I came out of that experience convinced no child or adult should ever be subjected to taking a test — or tests — on a computer. I am a nerd’s nerd. I have all the following working equipment: Desktop PC, laptop PC, Mac desktop, Mac laptop, two iPads, two iPhones, iPod, Android phone, and Android tablet. I would 10,000 times rather take a test on paper than on any electronic device. There is no electronic device with which my “concentration position” works as well as it does with plain old paper. When I take a test, I want it to be a learning experience. I want to look at the test from 30,000 feet, to gain insight into the author’s bias, to see the level of effort needed, the pace I need to maintain. I want the test to be a learning opportunity. As I assimilate and understand the material, I want the ability to go back and change answers — “Oh! That’s what that meant. I get it now!” And I want to know if I need to take a pee break. Compared to taking a test on paper, taking a test on a computer should occur only as a result of having been found guilty of a significant felony, like murder or treason, by a jury of one’s peers.

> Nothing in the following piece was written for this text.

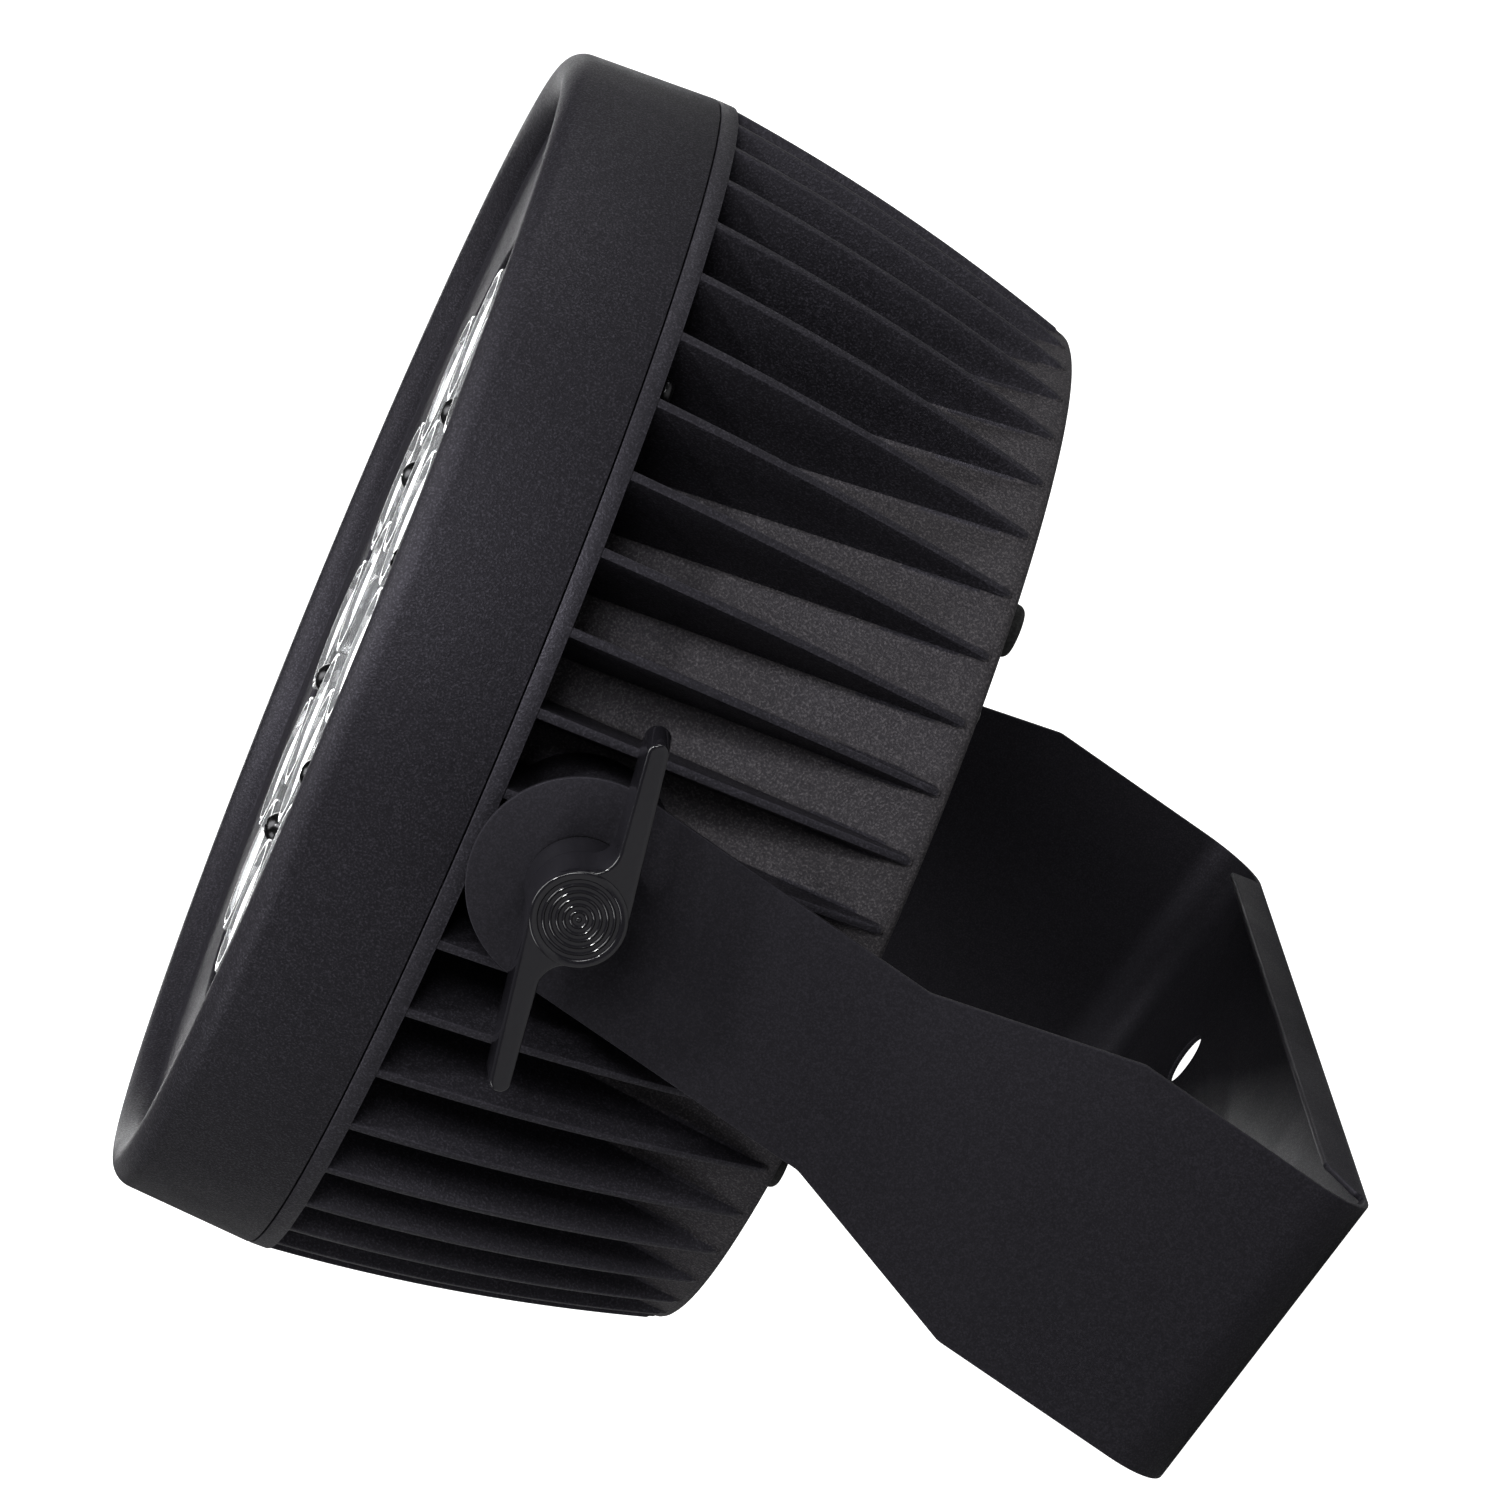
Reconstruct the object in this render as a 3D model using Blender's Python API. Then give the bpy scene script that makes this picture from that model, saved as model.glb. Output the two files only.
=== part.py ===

If I were king of America’s educational system, I would immediately implement these three decrees.
First, all tests will be on paper. “But the teachers will have too much to do, grading all those tests!” I agree.
Second, no teacher will spend over, say, four hours per week on testing. To my mind, I think we have proved that the ability to regurgitate “facts” of questionable authenticity and dubious applicability, has almost nothing to do with students learning the skill of critical thinking. Endless testing, testing, testing comes straight from hell.
Third, I would disband the US Department of Education, and encourage all The Several States to likewise disband their propaganda bureaucracies. If we have conclusively proved one thing with this idea of ever-increasing bureaucracy over education, it is this. The further removed a teacher is from being hired or fired by the parents of the students in his or her class, the worse is the educational result.